Theatre Review by Don Fowler
The Gamm closes its 37th season with a chaotic interpretation of the hysterically funny “A Midsummer Night’s Dream,” directed by Fred Sullivan Jr., who has appeared in the Shakespeare comedy five times.
We have seen the play many times, from high school productions to the pros. While it usually tends to reach for some of its humor, never have I seen it reach so high (and so low) for a laugh.
Sullivan is known for his physical humor, a technique he instills to the nth degree in his actors.
Every word and every phrase has a physical component added. Language is accompanied by some kind of movement – be it a raising of the eyebrows, hand gesture or racing up a steep ramp.

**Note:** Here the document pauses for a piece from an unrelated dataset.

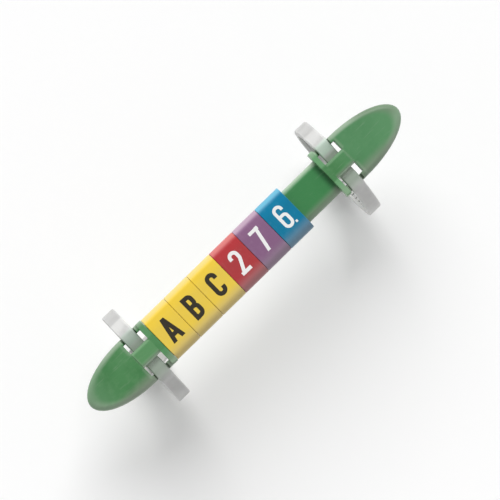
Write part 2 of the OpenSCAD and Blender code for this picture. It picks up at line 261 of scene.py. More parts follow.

No one does it better than Nora Eschenheimer as Helena, a Boston actress who is making her mark as one of Gamm’s best. Whenever she was on stage, my eyes followed her every move. Whatever she said or did conjured laughter.
Helena is one of four young lovers who seek refuge in the woods where the fairies play tricks on them that lead to chaos in their relationships.
This has to be one of – if not the largest – casts ever assembled at Gamm. There is no leading actor. Every person has their moment in the sun, or should I say, “under the moon”.
The members of the court open and close the story, setting the stage for the two pairs of lovers. Then there are the fairies who live in the forest and get enjoyment from playing tricks on the foolish humans.
And then we have the amateur actors, led by Tony Estrella’s Bottom, who becomes a bit of an ass. Veteran actor Jim O’Brien and RI Comedy Hall of Fame recipient Frank O’Donnell add their talents to the troupe.
Talk about physical humor, watch O’Donnell when he plays a wall. That’s right, a wall.
My only complaint, and it is against the playwright, not the production, is that the Bard doesn’t know when to end the play. It goes on a bit too long after it seems like everything has been resolved. But that is a minor complaint when you realize that your gut is sore from laughing so much. And that you have seen a Shakespearean play that is easily accessible.